Q.E o usuário comum do Twitter, do TikTok, conseguiria ativar essa organização pública por meio de um aplicativo próprio?

A.Isso vai ser definido [pelo plenário].

Q.O deputado federal Mendonça Filho (União Brasil-PE) postou no Twitter que a sua decisão de retirar do texto a criação de “um órgão para controlar o que o cidadão diz” é uma estratégia para evitar a derrota em plenário, dando “um cheque em branco” ao governo Lula para decidir a regulamentação depois, por decreto. Como o senhor responde a crítica do seu colega?

A.Ele é contra a votação de qualquer lei, ele é contra qualquer regra para as plataformas digitais. Então isso é parte da obstrução que ele faz. Eu defendo que o plenário encontre um caminho. Há quem defenda que a Anatel, que é uma agência que já existe, assuma essa responsabilidade. Há quem defenda que seja estruturado o modelo em que o Poder Judiciário tome decisões quando não houver o cumprimento da lei por parte das empresas.

Q.Pelo seu parecer, a plataforma vai responder por aquele conteúdo gerado por terceiros que foi impulsionado por propaganda.
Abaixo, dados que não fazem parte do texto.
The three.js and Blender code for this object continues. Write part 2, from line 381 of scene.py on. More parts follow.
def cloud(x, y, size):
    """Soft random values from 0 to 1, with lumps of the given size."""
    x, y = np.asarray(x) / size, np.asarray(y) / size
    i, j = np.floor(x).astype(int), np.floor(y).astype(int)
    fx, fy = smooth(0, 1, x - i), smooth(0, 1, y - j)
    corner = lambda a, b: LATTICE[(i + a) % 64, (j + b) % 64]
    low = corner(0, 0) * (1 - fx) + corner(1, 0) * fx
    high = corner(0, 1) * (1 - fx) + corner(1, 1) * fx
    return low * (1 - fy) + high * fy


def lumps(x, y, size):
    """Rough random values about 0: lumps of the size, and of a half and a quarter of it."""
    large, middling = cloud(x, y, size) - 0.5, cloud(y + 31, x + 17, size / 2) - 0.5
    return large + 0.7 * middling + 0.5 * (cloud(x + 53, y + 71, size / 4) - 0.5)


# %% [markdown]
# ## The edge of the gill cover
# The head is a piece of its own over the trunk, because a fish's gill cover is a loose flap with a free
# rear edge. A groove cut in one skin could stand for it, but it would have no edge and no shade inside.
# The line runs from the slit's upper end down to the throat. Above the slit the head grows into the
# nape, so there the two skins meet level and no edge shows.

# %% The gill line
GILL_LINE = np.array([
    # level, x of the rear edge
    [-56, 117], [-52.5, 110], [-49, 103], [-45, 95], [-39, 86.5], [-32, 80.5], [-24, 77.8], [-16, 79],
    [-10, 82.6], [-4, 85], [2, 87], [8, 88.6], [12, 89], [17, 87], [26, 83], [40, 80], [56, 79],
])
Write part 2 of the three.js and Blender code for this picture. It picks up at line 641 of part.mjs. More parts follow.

Mas para citar um de muitos casos recentes, a Senacon do Ministério da Justiça recentemente abriu um processo contra Google e Facebook sobre o caso do golpe do “recall do cartão de crédito”. Existem muitos golpistas que produzem vídeos prometendo cursos de uma coisa falsa. Esses vídeos não são necessariamente impulsionados com propaganda, mas o YouTube recebe dinheiro com eles por meio de anúncios. Seu parecer não contempla esse tipo de arrecadação, em que a rede recebe anúncios veiculados em conteúdo fraudulento. Por quê?

A.Eu não conhecia esse caso. Espero que algum deputado conheça e possa oferecer alguma sugestão.